Top labour officials in Singapore touted the city-state’s record of including migrant workers in unions at a recent conference, although the statements were contradicted by local non-governmental organisations who say foreign domestic workers, including those part of a Cambodian pilot program, remain “systematically” excluded from union activity.

During a speech at the International Forum on Tripartism on Monday, Minister of Manpower Lim Swee Say said that Singapore “looked out” for foreign workers because they could join unions, the Straits Times reported.

Meanwhile, Chan Chun Sing, secretary general of the National Trades Union Congress – Singapore’s sole union collective – noted positively that foreigners made up about 15 per cent of the NTUC.

But those statements do not apply to migrant domestic workers in Singapore, including the Cambodian women who began arriving in the country in 2013 as part of a 400-person pilot program, according to NGOs that work with them.
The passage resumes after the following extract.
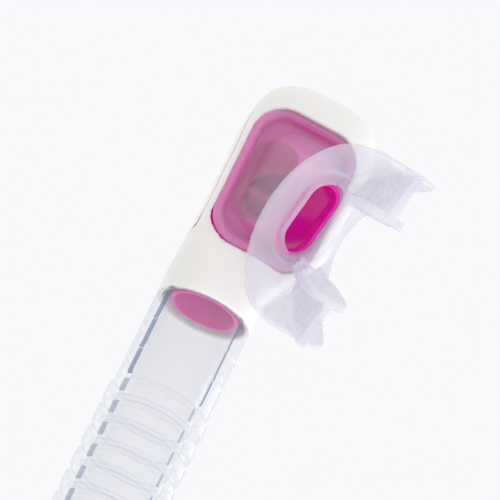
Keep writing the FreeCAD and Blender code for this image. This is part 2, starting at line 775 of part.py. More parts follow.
def build_keeper():
    """A ring that slides on the barrel, with a pad that carries the swivelling strap clip on +X."""
    toward_head = Vector(1, 0, 0)
    bore = "barrel_radius + keeper_fit"
    outer = "barrel_radius + keeper_fit + keeper_wall"
    half = "keeper_height / 2"
    collar = rod("keeper_collar", outer, "keeper_height", low=f"-{half}")
    pad = block("keeper_pad", "0", "keeper_pad_reach", "-keeper_pad_half", "keeper_pad_half",
                f"-{half}", half)
    barrel_way = rod("keeper_way", bore, "keeper_height * 2", low="-keeper_height")
    pin_hole = rod("keeper_pin_hole", "swivel_radius + swivel_fit", "keeper_pad_reach", toward_head)
    ring = cut("keeper_ring", fuse("keeper_blank", collar, pad), barrel_way, pin_hole)
    node(bind(ring, Base_z=KEEPER_MIDDLE))

    plate_near = "keeper_pad_reach + clip_gap"
    plate_far = "keeper_pad_reach + clip_gap + clip_plate"
    slot_far = f"{plate_far} + clip_slot_width"
    clip_far = f"{slot_far} + clip_outer"
    tall = "clip_slot_half_height + clip_end"
    bar = block("clip_bar", plate_near, clip_far, "-clip_half_depth", "clip_half_depth", f"-({tall})", tall)
    slot = block("clip_slot", plate_far, slot_far, "-2 * clip_half_depth", "2 * clip_half_depth",
                 "-clip_slot_half_height", "clip_slot_half_height")
    window = rod("clip_eye", "swivel_head_radius + 1.4", "3 * clip_plate", toward_head,
                 east=f"{plate_far} + clip_slot_width / 2")
    rounded = doc.addObject("Part::Fillet", "clip_rounded")
    rounded.Base = bar
    doc.recompute()
    lengthwise = [index + 1 for index, edge in enumerate(bar.Shape.Edges)
                  if abs(edge.CenterOfMass.z) < 1e-6 or abs(edge.CenterOfMass.y) < 1e-6]
    rounded.Edges = [(index, value("clip_outer") * 0.5, value("clip_outer") * 0.5) for index in lengthwise]
    clip_hole = rod("clip_pin_hole", "swivel_radius + swivel_fit", "clip_plate * 3", toward_head,
                    east="keeper_pad_reach - clip_plate")
    node(bind(cut("strap_clip", rounded, slot, window, clip_hole), Base_z=KEEPER_MIDDLE))

    shaft_near = "barrel_radius + keeper_fit + keeper_wall * 0.4"
    shaft = rod("swivel_shaft", "swivel_radius", f"{plate_far} + clip_gap - ({shaft_near})", toward_head,
                east=shaft_near)
    head = rod("swivel_head", "swivel_head_radius", "swivel_head_height", toward_head,
               east=f"{plate_far} + clip_gap")
    node(bind(fuse("swivel_pin", shaft, head), Base_z=KEEPER_MIDDLE))


# ---------------------------------------------------------------- dry top

HINGE_HEIGHT = "barrel_above - top_start + seat_height + hinge_over_seat"


def top_outline(take="0"):
    return (f"top_half_width - ({take})", f"top_half_width - ({take})", f"top_front - ({take})",
            f"top_back - ({take})", f"top_corner - ({take})")


def cap_form(label, take, low):
    """A straight-walled block over the floor's outline, its top edge taken off in three flats."""
    top = f"top_height - ({take})"
    flats = [(0.0, 1.0), (0.15, 0.45), (0.45, 0.15), (1.0, 0.0)]
    sections = [(low, *top_outline(take))]
    sections += [(f"{top} - {down} * top_dome", *top_outline(f"{take} + {inward} * top_dome"))
                 for inward, down in flats]
    return lofted(label, sections, straight=True)


def build_top():
    """Float-operated valve over the barrel's end, in a slotted housing."""
    along_x = Vector(1, 0, 0)
    bore = "barrel_radius + top_fit"
    floor = lofted("top_floor_form", [("0", *top_outline()), ("top_floor", *top_outline())])
    socket = rod("top_socket", "barrel_radius + top_socket_wall", "top_socket_height")
    barrel_way = rod("top_barrel_way", bore, "3 * top_socket_height", low="-top_socket_height")
    ears = []
    for side in (-1, 1):
        near = "lever_half_width + hinge_fit + 0.35"
        far = f"{near} + ear_thickness"
        west, east = (near, far) if side > 0 else (f"-({far})", f"-({near})")
        ears.append(block(f"hinge_ear_{side}", west, east, "hinge_back - hinge_hub_radius",
                          "hinge_back + hinge_hub_radius", "top_floor / 2",
                          f"{HINGE_HEIGHT} + hinge_hub_radius"))
    pin_way = rod("ear_pin_way", "hinge_pin_radius", "4 * lever_half_width", along_x,
                  east="-2 * lever_half_width", north="hinge_back", low=HINGE_HEIGHT)
    cap_holes = cap_screw_rods("cap_screw_hole", "screw_radius + 0.1", "3 * top_floor", "-top_floor")
    base = cut("top_base", fuse("top_base_blank", floor, socket, *ears), barrel_way, pin_way, cap_holes)
    node(bind(base, Base_z="top_start"))

    node(turned("valve_seat", [
        ("seat_bore_radius", "0"), ("barrel_radius", "0"), ("barrel_radius", "seat_height * 0.6"),
        ("barrel_radius - 1.2", "seat_height"), ("seat_bore_radius + 0.6", "seat_height"),
        ("seat_bore_radius", "seat_height * 0.6")], "barrel_above"))

    pin = rod("pin_blank", "hinge_pin_radius - hinge_fit",
              "2 * (lever_half_width + hinge_fit + 0.35 + ear_thickness)", along_x,
              east="-(lever_half_width + hinge_fit + 0.35 + ear_thickness)", north="hinge_back",
              low=HINGE_HEIGHT)
    pin.Label = "hinge_pin"
    node(bind(pin, Base_z=f"top_start + {HINGE_HEIGHT}"))

    shell = cap_form("cap_form", "0", "top_floor")
    room = cap_form("cap_room", "top_wall", "top_floor - 1")
    openings = []
    for place in range(int(value("slots_per_side"))):
        north = f"({place} - (slots_per_side - 1) / 2) * slot_pitch + (top_back - top_front) / 2"
        for name, low in (("low", "top_floor + 5"), ("high", "top_floor + 10 + slot_height")):
            openings.append(block(f"cap_slot_{name}_{place}", "-2 * top_half_width", "2 * top_half_width",
                                  f"{north} - slot_width / 2", f"{north} + slot_width / 2", low,
                                  f"{low} + slot_height"))
    posts = cap_screw_rods("cap_post", "screw_radius + 1.3", "screw_length", "top_floor")
    post_ways = cap_screw_rods("cap_post_way", "screw_radius - 0.1", "screw_length + top_floor", "0")
    hollow = cut("cap_hollow", shell, room, fuse("cap_slots", *openings))
    node(bind(cut("top_cap", fuse("cap_with_posts", hollow, posts), post_ways), Base_z="top_start"))

    shafts = cap_screw_rods("cap_screw_shaft", "screw_radius - 0.1", "screw_length + top_floor - 1.5", "0")
    heads = cap_screw_rods("cap_screw_head", "screw_head_radius", "screw_head_height", "-screw_head_height")
    node(bind(fuse("cap_screws", shafts, heads), Base_z="top_start"))


def cap_screw_rods(name, radius, length, low):
    """Upright cylinders where the cap is screwed to its floor."""
    spots = [(side, "top_back - screw_head_radius - top_wall - 1.9") for side in (-1, 1)]
    return fuse(name + "_pair", *[
        rod(f"{name}_{side}", radius, length, east=f"{side} * (top_half_width - top_corner * 0.55)",
            north=north, low=low) for side, north in spots])


def build_float():
    """Lever, float and sealing flap that turn about the hinge pin. Local origin on the hinge axis."""
    along_x = Vector(1, 0, 0)
    swing = Rotation(along_x, -value("float_swing"))
    hub = rod("lever_hub", "hinge_hub_radius", "2 * lever_half_width", along_x, east="-lever_half_width")
    float_arm = block("lever_float_arm", "-lever_half_width", "lever_half_width", "0",
                      "float_near + float_depth", "-lever_thickness / 2", "lever_thickness / 2")
    flap_low = "-hinge_over_seat + flap_thickness + 0.2"
    flap_arm = block("lever_flap_arm", "-lever_half_width", "lever_half_width",
                     "-(hinge_back + flap_radius * 0.8)", "0", flap_low, f"{flap_low} + lever_thickness")
    flap_arm_turned = doc.addObject("Part::MultiFuse", "lever_flap_side")
    neck = block("lever_neck", "-lever_half_width", "lever_half_width", "-hinge_hub_radius - lever_thickness",
                 "0", flap_low, "lever_thickness / 2")
    flap_arm_turned.Shapes = [flap_arm, neck]
    flap_arm_turned.Placement = Placement(Vector(), swing)
    pin_way = rod("lever_pin_way", "hinge_pin_radius", "4 * lever_half_width", along_x,
                  east="-2 * lever_half_width")
    lever = cut("float_lever", fuse("lever_blank", hub, float_arm, flap_arm_turned), pin_way)
    lift = f"top_start + {HINGE_HEIGHT}"
    node(bind(lever, Base_y="hinge_back", Base_z=lift))

    top = "-lever_thickness / 2"
    buoy = block("float_blank", "-float_half_width", "float_half_width", "float_near",
                 "float_near + float_depth", f"{top} - float_height", top)
    rounded = doc.addObject("Part::Fillet", "float_rounded")
    rounded.Base = buoy
    doc.recompute()
    corner = value("float_depth") * 0.28
    rounded.Edges = [(index + 1, corner, corner) for index, edge in enumerate(buoy.Shape.Edges)
                     if abs(edge.CenterOfMass.z - buoy.Shape.BoundBox.Center.z) < 1e-6]
    rounded.Label = "float_block"
    node(bind(rounded, Base_y="hinge_back", Base_z=lift))

    pad = rod("flap_lip", "flap_radius", "flap_thickness * 0.6", north="-hinge_back",
              low="-hinge_over_seat + 0.2")
    core = rod("flap_core", "flap_radius - 2", "flap_thickness", north="-hinge_back",
               low="-hinge_over_seat + 0.2")
    flap = fuse("seal_flap", pad, core)
    flap.Placement = Placement(Vector(), swing)
    node(bind(flap, Base_y="hinge_back", Base_z=lift))


# ---------------------------------------------------------------- assembly of the whole document

build_barrel()
build_hose_ring()
build_hose()
casing, purge_hole, screw_holes = build_chamber()
duct = build_duct(purge_hole, screw_holes)
build_mouthpiece(duct)
build_frame()
build_purge(casing)
build_case_screws()
build_keeper()
build_top()
build_float()

doc.recompute()
for thing in doc.Objects:
    if "Invalid" in thing.State or "Error" in thing.State:
        raise RuntimeError(f"{thing.Label} did not recompute")
os.makedirs("parts", exist_ok=True)
for thing in NODES:
    shape = thing.Shape
    if shape.isNull() or not shape.isValid() or not shape.Solids:
        raise RuntimeError(f"{thing.Label} has no sound solid")
    print(thing.Label, len(shape.Solids), round(shape.Volume, 1), shape.BoundBox)
    shape.exportStep(f"parts/{thing.Label}.step")
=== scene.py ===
import json
import math

import bmesh
import bpy
from mathutils import Matrix, Vector


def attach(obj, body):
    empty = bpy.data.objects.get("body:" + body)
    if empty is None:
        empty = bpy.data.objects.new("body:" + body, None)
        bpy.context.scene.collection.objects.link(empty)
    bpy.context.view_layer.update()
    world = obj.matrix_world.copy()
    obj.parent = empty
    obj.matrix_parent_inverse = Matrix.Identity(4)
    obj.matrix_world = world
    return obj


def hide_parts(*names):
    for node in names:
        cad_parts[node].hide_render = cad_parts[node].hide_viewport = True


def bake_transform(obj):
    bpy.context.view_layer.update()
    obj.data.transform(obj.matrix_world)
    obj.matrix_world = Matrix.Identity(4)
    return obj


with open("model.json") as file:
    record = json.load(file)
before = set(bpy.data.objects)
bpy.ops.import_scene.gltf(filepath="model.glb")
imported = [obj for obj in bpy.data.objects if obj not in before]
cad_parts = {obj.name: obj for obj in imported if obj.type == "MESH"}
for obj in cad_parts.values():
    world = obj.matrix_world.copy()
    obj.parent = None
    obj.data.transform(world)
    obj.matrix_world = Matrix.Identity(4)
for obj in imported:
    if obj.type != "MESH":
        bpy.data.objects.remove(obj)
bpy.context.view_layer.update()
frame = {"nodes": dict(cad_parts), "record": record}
nodes = frame["nodes"]

# Heights and sizes are in millimetres in the row's frame. MM turns them into metres.
MM = 0.001
RIM = -215.3
CHAMBER_LENGTH = 78.5
CUFF_LENGTH = 31
CUFF_LOW, CUFF_HIGH = RIM, RIM + CUFF_LENGTH
RIB_PITCH, RIB_COUNT = 7.7, 9

# ---------------------------------------------------------------- materials


def material(name):
    made = bpy.data.materials.new(name)
    made.use_nodes = True
    return made, made.node_tree, made.node_tree.nodes["Principled BSDF"]


def add(tree, kind, **inputs):
    node = tree.nodes.new(kind)
    for key, setting in inputs.items():
        node.inputs[key.replace("_", " ")].default_value = setting
    return node


def grain(tree, shader, scale, depth, strength, detail=4.0):
    """A moulded surface's fine unevenness, in metres of the object. Returns the coordinates' node."""
    place = tree.nodes.new("ShaderNodeTexCoord")
    noise = add(tree, "ShaderNodeTexNoise", Scale=scale, Detail=detail, Roughness=0.55)
    tree.links.new(place.outputs["Object"], noise.inputs["Vector"])
    bump = add(tree, "ShaderNodeBump", Strength=strength, Distance=depth)
    tree.links.new(noise.outputs["Fac"], bump.inputs["Height"])
    tree.links.new(bump.outputs["Normal"], shader.inputs["Normal"])
    return place


def varied(tree, shader, low, high, scale):
    """Slow colour variation between two close colours."""
    place = tree.nodes.new("ShaderNodeTexCoord")
    noise = add(tree, "ShaderNodeTexNoise", Scale=scale, Detail=3.0, Roughness=0.5)
    tree.links.new(place.outputs["Object"], noise.inputs["Vector"])
    ramp = tree.nodes.new("ShaderNodeValToRGB")
    ramp.color_ramp.elements[0].position = 0.3
    ramp.color_ramp.elements[0].color = low
    ramp.color_ramp.elements[1].position = 0.7
    ramp.color_ramp.elements[1].color = high
    tree.links.new(noise.outputs["Fac"], ramp.inputs["Fac"])
    tree.links.new(ramp.outputs["Color"], shader.inputs["Base Color"])


def roughened(tree, shader, low, high, scale):
    """Roughness that wanders between two values, as on a handled surface."""
    place = tree.nodes.new("ShaderNodeTexCoord")
    noise = add(tree, "ShaderNodeTexNoise", Scale=scale, Detail=5.0, Roughness=0.6)
    tree.links.new(place.outputs["Object"], noise.inputs["Vector"])
    spread = add(tree, "ShaderNodeMapRange")
    spread.inputs["From Min"].default_value = 0.3
    spread.inputs["From Max"].default_value = 0.7
    spread.inputs["To Min"].default_value = low
    spread.inputs["To Max"].default_value = high
    tree.links.new(noise.outputs["Fac"], spread.inputs["Value"])
    tree.links.new(spread.outputs["Result"], shader.inputs["Roughness"])


def white_plastic():
    made, tree, shader = material("white_plastic")
    varied(tree, shader, (0.90, 0.875, 0.83, 1), (0.94, 0.92, 0.885, 1), 28.0)
    roughened(tree, shader, 0.30, 0.40, 240.0)
    grain(tree, shader, 900.0, 0.0002, 0.05)
    shader.inputs["Subsurface Weight"].default_value = 0.25
    shader.inputs["Subsurface Radius"].default_value = (0.003, 0.0024, 0.002)
    shader.inputs["Subsurface Scale"].default_value = 1.0
    shader.inputs["Coat Weight"].default_value = 0.25
    shader.inputs["Coat Roughness"].default_value = 0.15
    return made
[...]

The Cambodian pilot program has struggled since its start, due to allegations of sexual abuse, forced overtime and debt bondage. Several maids have returned to Cambodia early.

Jolovan Wham, executive director of the Singapore-based Humanitarian Organisation for Migration Economics, which has assisted seven Cambodian domestic workers so far, said in an email that union power was out of reach of migrant maids in the country.

“Migrant domestic workers are systematically excluded from forming or joining unions,” he wrote. “They have no representation and therefore no collective bargaining power at all.”

John Gee, spokesman for the Singapore-based Transient Workers Count Too, explained that while migrant domestic workers in Singapore could hypothetically join a union, the fact that they required explicit consent to do so from the government made it almost impossible.

“There’s no union options for domestic workers,” Gee said.

Gee added that bodies meant to process complaints from migrant workers, such as the NTUC-affiliated Migrant Workers Center, steered away from dealing with migrant domestics.

“The MWC has never had any programs for domestic workers, whom it seems to view as controversial territory,” he said.

William Conklin, head of the US-based Solidarity Center in Phnom Penh, said few countries in the region enabled domestic workers to organise, since they were not a natural political constituency, and were often “controlled by employers and not allowed to go out often”.

Despite the allegations of abuse, Ung Seang Rithy, director of the Association of Cambodian Recruitment Agencies, told the Post in September that recruiters were still looking for Cambodian workers. Rithy said she was busy when contacted yesterday.

The Ministry of Manpower said it was was not able to comment in time for this story.